Coube ao deputado federal Luiz Couto, do Partido dos Trabalhadores, a iniciativa de prestar uma justa homenagem a dom José Maria Pires, que foi arcebispo metropolitano da Paraíba durante 30 anos e que faleceu recentemente em Minas Gerais, sendo sepultado em João Pessoa. Couto sugeriu que o nome de dom José figure no Livro dos Heróis da Pátria, no Panteão da Pátria e da Liberdade Tancredo Neves, em Brasília. Ele justificou a sua propositura referindo-se às lutas travadas por dom José em favor dos pobres e dos oprimidos e, também, aos embates pelas liberdades democráticas e contra as violências cometidas pela ditadura militar instaurada em 1964 e que foi oficialmente declarada extinta em 1985.
Depois das exéquias que assinalaram a despedida do povo paraibano de dom José Maria Pires, a iniciativa do deputado-padre Luiz Couto constitui a primeira homenagem marcante, como reconhecimento ao trabalho de um religioso que se dedicou de corpo e alma às causas justas, fazendo-se vigoroso no enfrentamento das injustiças praticadas. Dom José, vale a lembrança, chegou a João Pessoa em plena instauração da ditadura civil-militar.
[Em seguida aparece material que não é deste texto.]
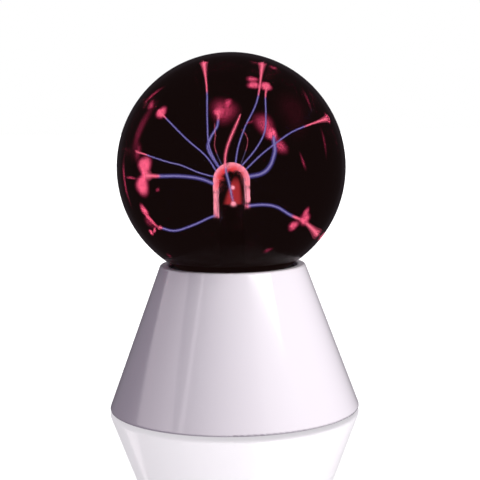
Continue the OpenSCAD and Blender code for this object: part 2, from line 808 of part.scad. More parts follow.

Num primeiro momento, quando ainda estava em Minas Gerais, chegou a aplaudir a instalação da nova ordem, iludido com as promessas de democracia e de combate ao comunismo. Mas ao chegar à Paraíba, por escolha do Vaticano, deu-se a grande conversão. Dom José foi a voz mais expressiva que se ouviu contra as arbitrariedades cometidas pela longa noite das trevas.
Num depoimento que me deu, entre inúmeros outros que ele expendeu, dom José Maria Pires explicou que tomou um choque ao se deparar com duas realidades absurdas na Paraíba: em primeiro lugar, a pobreza acentuada de camadas expressivas da população, de permeio com a exploração mantida por proprietários rurais que não sofriam qualquer punição. Eram os senhores de baraço e cutelo, que tinham liberdade para montar milícias privadas a fim de intimidar camponeses, quando não assassiná-los. A brutalidade dessa conjuntura transtornou e transformou dom José Maria Pires. Ele sentiu uma espécie de chamamento e, na sequência, a necessidade de ser fermento no meio da massa, apoiando os oprimidos nas lutas por suas reivindicações ignoradas pelas elites e pelos expoentes do capital. Dom José indispôs-se, em paralelo, com representantes da linha dura das Forças Armadas, que começavam a pôr em prática medidas de exceção, com o sacrifício das liberdades públicas.
Com a pobreza campeando e a democracia ameaçada, dom José Maria Pires decidiu agir como um profeta das denúncias. Havia um outro fator determinante na moldura da personalidade que forjou na Paraíba – a influência do Concílio Vaticano Segundo, que revolucionou parcelas da Igreja e tornou legítima a opção preferencial pelos pobres e excluídos ou marginalizados. Dom José recusou-se a atender imposições de chefes militares baseados na Paraíba e encarregados de aplicar a nova ordem antidemocrática, autoritária. Defendeu religiosos que eram perseguidos inapelavelmente pelos agentes da ditadura. Criou o primeiro Centro de Defesa dos Direitos da Pessoa Humana no Brasil, para acolher exilados e perseguidos políticos. Intercedeu para a soltura de freiras holandesas vítimas da violência policial mancomunada com a mão armada do latifúndio no Estado.
Enfim, dom José teve um trabalho dos mais relevantes na denúncia das violações de direitos humanos na Paraíba e no Brasil como um todo, perfilando-se com expoentes do chamado clero progressista, a exemplo de dom Helder Câmara, arcebispo de Olinda e Recife, e dom Paulo Evaristo Arns, arcebispo da arquidiocese de São Paulo. O deputado Luiz Couto conheceu de perto esse trabalho e o agigantamento de dom José Maria Pires nas lutas sociais. Daí a homenagem assaz oportuna e que, esperamos, seja a primeira de uma série, para o resgate da importância de dom José e o conhecimento por parte das novas gerações quanto ao seu legado.